Право слово, нынче как-то не совсем прилично потчевать публику нечистой силой, живыми покойниками и прочими пугалками для младших школьников. Все-таки ХXI век на дворе. Бердяев уже отождествил мистику и реализм. Более того, уже написаны «Зубчатые колеса» и «Там, где чисто, светло» — вещи пострашнее Блэтти, Баркера и Лукьяненко вместе взятых…
Вот и нашему б теляти да волка задрати, — ан нет. За границами банальности Крусанов становится удивительно беспомощен — сбивается на скороговорку, комкает повествование, лакуны следуют одна за другой. Герой заглавного рассказа, заполучив царя в голову, нравственно преобразился, но бесправный катарсис ютится на сюжетной обочине: «Я был готов для новой, осмысленной жизни, но это уже история совсем другого рода… Не знаю, выпадет ли случай рассказать об этом». Зато есть подробный рассказ о кошачьем рае: «Он полон ромашек, блудливых кошек, дразнящих трясогузок, глупых бабочек и жаркой пыли на своих дорогах. Там есть услужливый хозяин, хлопочущий о блюдце с молоком и свежей, шлёпающей хвостом уклейке…» И впрямь классика магического жанра: сделать хотел грозу, а получил козу.

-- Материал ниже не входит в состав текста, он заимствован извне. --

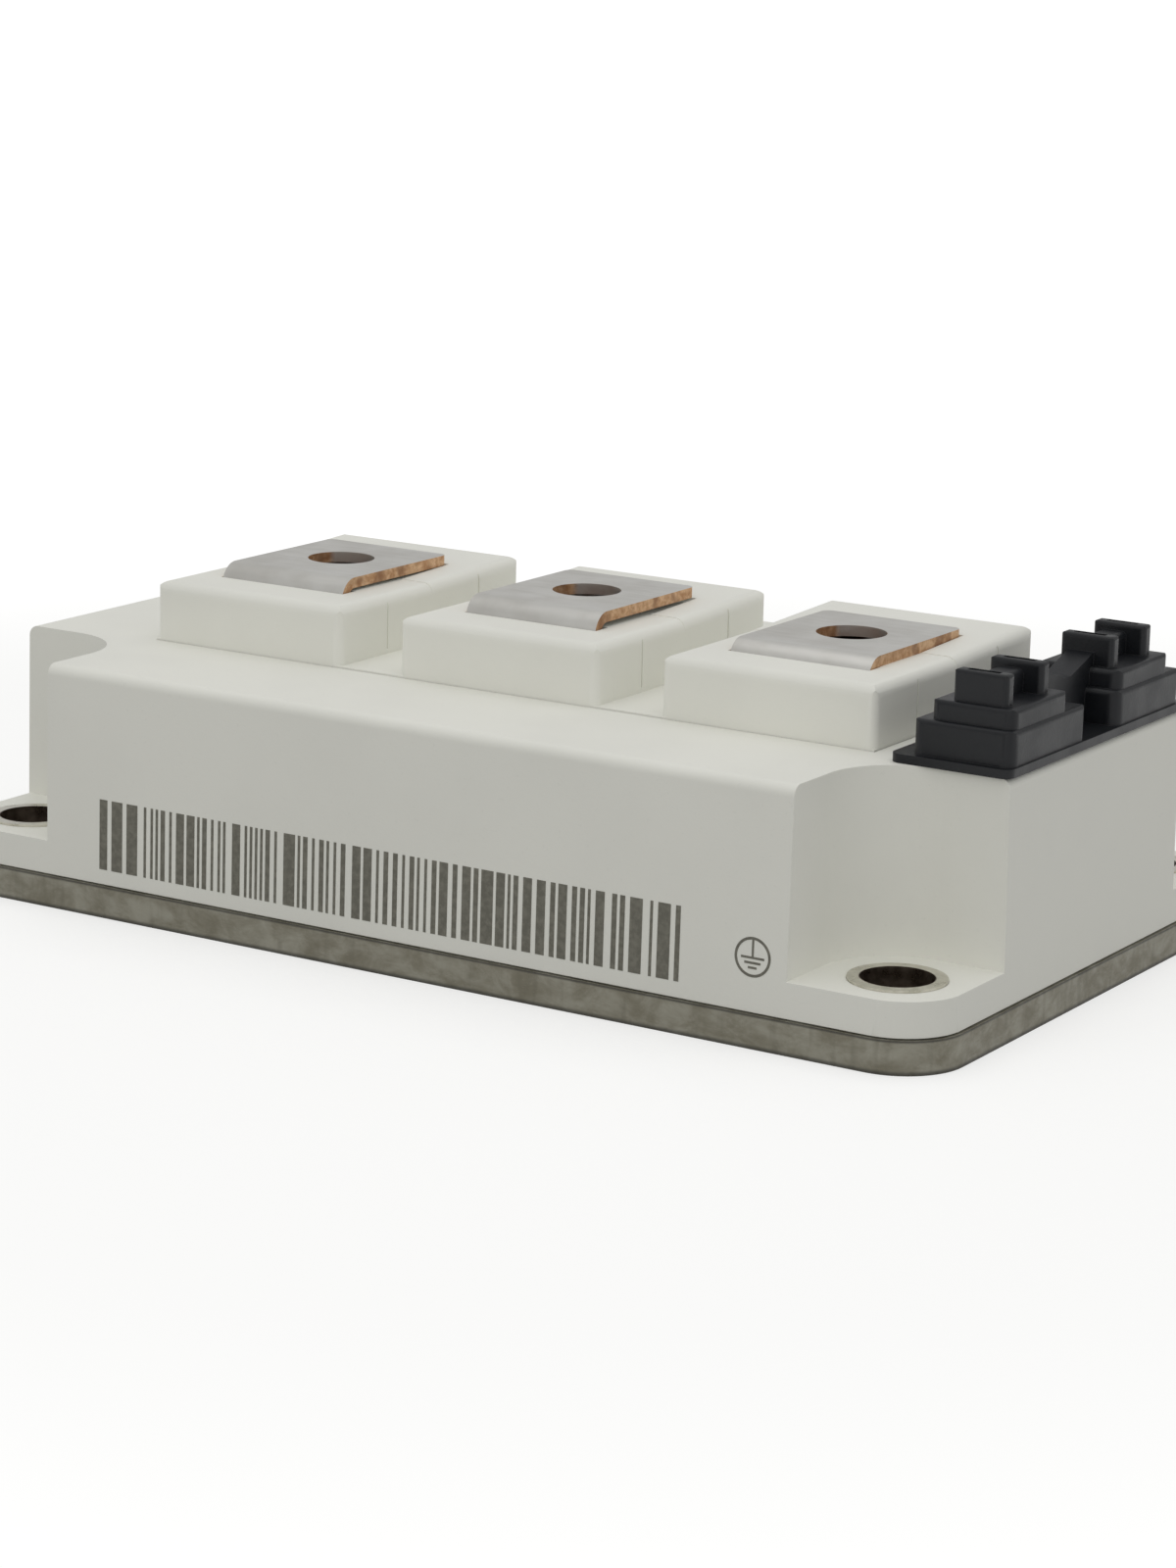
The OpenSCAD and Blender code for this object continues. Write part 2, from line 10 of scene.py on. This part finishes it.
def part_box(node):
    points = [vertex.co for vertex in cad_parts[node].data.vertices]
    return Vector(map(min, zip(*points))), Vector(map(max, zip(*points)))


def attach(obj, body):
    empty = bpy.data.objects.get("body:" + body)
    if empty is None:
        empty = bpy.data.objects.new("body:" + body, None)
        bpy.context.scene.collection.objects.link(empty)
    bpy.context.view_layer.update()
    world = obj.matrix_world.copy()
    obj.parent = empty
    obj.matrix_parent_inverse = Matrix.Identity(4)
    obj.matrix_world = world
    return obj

Полтора десятка лет назад П.К. сознался в очевидном: писатель пишет не так, как хочет, а так, как может. Потому за чудесами вы, пожалуйста, к Стивену Кингу. На худой конец — к Старобинец, у нее время от времени хоть что-то получается. А с Крусановым вас ждет полный, мягко говоря, улилям. Щедро приправленный глутаматом натрия.